Only lines holding the word "that" should be copied from the material.
● ● ● ●
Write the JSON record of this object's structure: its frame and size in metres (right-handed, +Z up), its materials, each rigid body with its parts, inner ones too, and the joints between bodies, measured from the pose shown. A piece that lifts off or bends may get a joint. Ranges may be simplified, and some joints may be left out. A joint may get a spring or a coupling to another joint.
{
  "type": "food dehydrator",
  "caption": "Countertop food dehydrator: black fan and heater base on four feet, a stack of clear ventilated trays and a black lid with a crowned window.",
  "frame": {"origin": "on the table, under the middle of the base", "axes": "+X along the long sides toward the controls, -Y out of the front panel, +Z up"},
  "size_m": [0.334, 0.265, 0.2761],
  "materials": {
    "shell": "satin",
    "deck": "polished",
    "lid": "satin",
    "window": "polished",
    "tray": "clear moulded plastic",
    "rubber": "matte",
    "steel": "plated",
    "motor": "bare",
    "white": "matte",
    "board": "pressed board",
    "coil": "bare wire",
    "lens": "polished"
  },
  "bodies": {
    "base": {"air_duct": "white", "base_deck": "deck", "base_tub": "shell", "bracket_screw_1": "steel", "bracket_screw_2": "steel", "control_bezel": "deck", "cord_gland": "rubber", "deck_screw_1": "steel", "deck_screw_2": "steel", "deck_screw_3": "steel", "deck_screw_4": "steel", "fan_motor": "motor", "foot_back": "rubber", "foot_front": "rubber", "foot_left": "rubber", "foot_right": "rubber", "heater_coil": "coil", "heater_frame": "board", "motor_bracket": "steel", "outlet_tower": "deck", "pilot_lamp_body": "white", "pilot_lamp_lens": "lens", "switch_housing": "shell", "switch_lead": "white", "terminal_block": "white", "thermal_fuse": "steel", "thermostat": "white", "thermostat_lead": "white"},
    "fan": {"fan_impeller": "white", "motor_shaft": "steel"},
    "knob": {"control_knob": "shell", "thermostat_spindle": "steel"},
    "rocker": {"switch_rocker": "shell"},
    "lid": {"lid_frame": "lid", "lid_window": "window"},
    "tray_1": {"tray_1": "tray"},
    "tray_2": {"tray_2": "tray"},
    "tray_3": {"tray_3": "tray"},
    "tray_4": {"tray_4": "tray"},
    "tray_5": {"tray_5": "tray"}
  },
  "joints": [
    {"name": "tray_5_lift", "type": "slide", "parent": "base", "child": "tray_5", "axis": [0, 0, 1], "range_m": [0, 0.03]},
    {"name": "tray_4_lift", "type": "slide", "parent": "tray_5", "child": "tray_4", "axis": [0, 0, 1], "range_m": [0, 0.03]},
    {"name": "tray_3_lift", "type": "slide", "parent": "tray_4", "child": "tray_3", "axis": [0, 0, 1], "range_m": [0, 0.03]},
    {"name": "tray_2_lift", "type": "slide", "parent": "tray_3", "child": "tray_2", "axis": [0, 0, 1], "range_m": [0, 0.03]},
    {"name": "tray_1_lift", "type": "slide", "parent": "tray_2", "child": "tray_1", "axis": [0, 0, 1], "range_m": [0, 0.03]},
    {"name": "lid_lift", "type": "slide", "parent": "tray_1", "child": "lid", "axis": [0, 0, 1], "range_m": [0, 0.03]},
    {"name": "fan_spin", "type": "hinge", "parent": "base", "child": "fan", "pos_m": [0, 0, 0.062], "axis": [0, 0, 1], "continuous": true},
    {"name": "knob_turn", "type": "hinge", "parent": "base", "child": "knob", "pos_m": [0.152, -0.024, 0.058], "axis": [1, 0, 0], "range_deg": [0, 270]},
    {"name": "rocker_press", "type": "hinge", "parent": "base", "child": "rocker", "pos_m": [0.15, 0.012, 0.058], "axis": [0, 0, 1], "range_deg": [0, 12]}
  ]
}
● ● ● ●
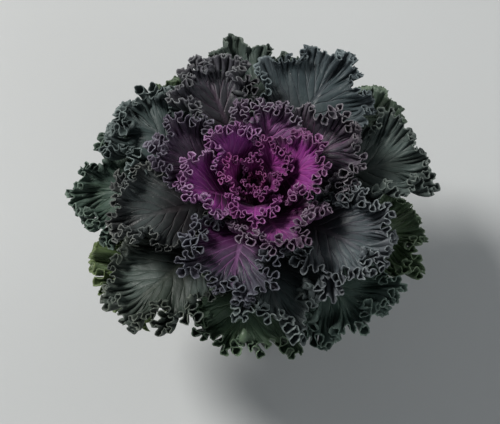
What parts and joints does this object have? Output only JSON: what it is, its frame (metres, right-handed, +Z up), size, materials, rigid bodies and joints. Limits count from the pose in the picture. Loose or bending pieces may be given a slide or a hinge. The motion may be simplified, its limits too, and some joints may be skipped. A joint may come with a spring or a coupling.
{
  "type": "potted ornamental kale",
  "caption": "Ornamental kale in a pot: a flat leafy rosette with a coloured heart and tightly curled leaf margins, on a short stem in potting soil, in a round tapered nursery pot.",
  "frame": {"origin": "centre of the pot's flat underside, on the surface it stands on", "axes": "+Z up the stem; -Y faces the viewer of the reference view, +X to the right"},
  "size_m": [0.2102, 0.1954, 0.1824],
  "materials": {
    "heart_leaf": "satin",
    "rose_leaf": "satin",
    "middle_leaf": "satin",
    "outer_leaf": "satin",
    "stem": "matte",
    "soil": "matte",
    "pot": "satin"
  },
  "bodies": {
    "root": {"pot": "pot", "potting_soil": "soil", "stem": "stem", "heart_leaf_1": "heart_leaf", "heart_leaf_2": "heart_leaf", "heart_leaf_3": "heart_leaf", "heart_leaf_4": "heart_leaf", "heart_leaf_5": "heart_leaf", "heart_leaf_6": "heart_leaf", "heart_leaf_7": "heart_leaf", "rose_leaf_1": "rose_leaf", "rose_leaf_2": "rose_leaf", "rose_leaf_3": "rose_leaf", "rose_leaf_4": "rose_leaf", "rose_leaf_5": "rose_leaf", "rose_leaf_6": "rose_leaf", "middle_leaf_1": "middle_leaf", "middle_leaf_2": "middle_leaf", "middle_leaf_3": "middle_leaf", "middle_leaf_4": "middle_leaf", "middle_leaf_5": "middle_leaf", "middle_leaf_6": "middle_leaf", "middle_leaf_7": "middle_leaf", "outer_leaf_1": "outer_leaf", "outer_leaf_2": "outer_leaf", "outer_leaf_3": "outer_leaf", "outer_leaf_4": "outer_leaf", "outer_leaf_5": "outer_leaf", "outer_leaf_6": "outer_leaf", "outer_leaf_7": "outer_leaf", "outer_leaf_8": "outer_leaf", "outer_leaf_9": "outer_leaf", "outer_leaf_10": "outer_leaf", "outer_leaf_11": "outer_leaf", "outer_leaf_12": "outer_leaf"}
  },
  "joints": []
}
● ● ● ●
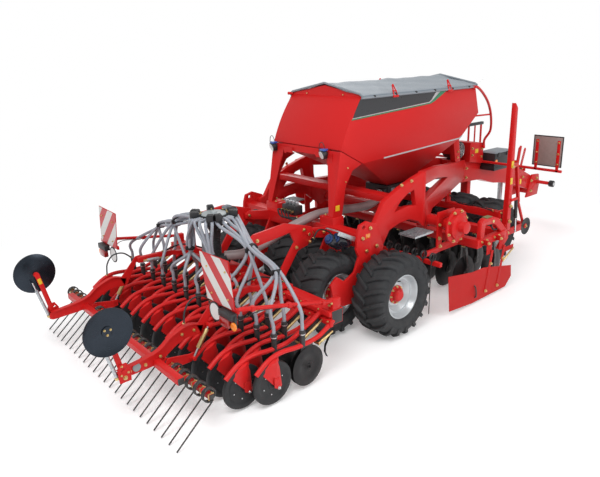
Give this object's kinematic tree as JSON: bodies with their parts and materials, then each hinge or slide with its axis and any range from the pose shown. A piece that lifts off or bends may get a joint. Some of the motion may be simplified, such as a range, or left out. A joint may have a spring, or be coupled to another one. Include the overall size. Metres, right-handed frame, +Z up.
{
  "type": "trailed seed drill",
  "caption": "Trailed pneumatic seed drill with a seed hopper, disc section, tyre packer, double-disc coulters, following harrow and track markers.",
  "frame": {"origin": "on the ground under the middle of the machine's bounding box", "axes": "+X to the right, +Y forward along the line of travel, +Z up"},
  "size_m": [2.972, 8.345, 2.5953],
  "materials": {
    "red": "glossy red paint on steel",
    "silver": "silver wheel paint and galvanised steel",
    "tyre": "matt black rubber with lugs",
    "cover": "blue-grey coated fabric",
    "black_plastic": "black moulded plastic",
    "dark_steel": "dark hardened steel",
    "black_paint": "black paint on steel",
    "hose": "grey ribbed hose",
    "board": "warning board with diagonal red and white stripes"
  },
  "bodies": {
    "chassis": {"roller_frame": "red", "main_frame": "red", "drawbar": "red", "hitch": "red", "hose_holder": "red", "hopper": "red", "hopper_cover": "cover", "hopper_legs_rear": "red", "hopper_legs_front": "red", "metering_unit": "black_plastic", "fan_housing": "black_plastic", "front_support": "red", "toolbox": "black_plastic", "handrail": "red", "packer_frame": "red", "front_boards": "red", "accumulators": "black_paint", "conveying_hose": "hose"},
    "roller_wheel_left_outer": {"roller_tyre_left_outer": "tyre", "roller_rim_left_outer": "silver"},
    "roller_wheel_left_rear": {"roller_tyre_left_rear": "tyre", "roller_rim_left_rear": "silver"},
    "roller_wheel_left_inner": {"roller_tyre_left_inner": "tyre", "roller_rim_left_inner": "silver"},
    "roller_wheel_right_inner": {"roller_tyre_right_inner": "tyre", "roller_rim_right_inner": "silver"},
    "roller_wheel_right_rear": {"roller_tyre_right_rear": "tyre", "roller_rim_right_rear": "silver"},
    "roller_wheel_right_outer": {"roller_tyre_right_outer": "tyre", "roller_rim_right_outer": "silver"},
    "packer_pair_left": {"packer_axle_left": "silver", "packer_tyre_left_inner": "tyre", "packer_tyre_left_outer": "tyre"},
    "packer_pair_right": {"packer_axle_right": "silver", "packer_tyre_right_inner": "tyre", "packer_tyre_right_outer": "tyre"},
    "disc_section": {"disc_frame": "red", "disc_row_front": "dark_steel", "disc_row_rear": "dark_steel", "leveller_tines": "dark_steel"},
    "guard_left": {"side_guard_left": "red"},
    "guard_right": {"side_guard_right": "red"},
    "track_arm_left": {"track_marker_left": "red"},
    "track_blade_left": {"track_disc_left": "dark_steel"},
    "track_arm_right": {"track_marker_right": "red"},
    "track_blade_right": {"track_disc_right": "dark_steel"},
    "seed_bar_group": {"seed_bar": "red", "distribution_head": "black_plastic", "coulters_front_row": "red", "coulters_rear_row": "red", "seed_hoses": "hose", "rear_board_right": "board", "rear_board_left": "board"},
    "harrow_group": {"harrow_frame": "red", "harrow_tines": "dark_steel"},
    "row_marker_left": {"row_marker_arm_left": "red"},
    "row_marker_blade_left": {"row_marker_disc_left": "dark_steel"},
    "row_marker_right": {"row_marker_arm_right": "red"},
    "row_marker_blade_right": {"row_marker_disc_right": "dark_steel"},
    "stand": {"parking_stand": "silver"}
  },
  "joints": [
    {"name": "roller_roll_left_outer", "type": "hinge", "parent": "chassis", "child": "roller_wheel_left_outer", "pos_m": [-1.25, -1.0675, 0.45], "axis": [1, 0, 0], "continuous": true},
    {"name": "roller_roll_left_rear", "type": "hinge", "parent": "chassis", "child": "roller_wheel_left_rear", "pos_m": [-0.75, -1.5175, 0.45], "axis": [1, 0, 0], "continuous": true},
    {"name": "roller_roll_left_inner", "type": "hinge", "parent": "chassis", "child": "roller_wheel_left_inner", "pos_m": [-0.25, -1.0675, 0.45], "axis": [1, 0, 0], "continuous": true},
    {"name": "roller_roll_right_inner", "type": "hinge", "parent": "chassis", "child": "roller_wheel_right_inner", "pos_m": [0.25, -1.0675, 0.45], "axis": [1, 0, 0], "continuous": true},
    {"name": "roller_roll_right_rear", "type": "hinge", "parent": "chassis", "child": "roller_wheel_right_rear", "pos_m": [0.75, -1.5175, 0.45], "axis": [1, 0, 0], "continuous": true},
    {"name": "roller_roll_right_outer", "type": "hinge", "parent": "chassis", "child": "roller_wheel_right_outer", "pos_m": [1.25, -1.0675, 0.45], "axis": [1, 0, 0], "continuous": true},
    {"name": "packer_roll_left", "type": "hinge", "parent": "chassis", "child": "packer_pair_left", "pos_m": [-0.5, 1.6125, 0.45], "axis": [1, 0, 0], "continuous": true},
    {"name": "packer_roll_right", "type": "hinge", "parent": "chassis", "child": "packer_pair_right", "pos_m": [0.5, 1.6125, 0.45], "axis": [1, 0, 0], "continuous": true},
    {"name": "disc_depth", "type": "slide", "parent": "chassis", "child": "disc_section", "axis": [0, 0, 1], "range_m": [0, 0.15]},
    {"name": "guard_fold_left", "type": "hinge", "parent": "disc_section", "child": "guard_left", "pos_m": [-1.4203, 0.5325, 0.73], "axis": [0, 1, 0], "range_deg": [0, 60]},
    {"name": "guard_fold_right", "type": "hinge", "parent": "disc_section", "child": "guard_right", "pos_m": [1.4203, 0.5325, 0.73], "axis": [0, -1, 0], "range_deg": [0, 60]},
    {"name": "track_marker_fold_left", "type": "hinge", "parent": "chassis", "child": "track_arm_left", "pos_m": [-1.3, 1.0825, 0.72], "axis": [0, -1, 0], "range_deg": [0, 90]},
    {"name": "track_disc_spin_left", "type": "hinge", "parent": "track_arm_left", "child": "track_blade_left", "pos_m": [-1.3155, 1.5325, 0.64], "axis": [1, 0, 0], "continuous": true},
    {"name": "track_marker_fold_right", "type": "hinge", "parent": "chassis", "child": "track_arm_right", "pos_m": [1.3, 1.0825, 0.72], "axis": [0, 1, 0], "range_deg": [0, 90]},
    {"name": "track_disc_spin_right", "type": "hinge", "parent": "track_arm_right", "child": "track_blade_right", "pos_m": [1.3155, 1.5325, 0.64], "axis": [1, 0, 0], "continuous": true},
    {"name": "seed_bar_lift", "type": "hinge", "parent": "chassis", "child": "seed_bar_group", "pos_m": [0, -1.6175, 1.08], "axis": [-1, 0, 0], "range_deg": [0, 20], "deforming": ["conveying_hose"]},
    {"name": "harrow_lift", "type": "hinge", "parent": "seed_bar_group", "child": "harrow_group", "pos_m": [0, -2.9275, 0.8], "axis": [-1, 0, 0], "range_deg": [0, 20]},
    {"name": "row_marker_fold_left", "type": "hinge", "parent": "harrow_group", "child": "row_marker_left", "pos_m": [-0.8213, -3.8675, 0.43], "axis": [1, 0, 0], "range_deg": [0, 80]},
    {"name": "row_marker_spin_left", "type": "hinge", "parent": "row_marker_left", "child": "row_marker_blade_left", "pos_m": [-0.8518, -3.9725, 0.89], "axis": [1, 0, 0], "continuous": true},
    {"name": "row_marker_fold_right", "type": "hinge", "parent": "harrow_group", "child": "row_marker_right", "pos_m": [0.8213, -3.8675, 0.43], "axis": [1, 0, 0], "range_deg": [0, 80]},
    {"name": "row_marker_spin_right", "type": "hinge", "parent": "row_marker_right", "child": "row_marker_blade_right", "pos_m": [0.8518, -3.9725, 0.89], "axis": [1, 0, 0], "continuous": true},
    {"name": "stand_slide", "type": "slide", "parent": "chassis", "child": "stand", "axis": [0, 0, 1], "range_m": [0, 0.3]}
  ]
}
● ● ● ●
● **THE COMPLETED TASK**:
Write the JSON record of this object's structure: its frame and size in metres (right-handed, +Z up), its materials, each rigid body with its parts, inner ones too, and the joints between bodies, measured from the pose shown. A piece that lifts off or bends may get a joint. Ranges may be simplified, and some joints may be left out. A joint may get a spring or a coupling to another joint.
Give this object's kinematic tree as JSON: bodies with their parts and materials, then each hinge or slide with its axis and any range from the pose shown. A piece that lifts off or bends may get a joint. Some of the motion may be simplified, such as a range, or left out. A joint may have a spring, or be coupled to another one. Include the overall size. Metres, right-handed frame, +Z up.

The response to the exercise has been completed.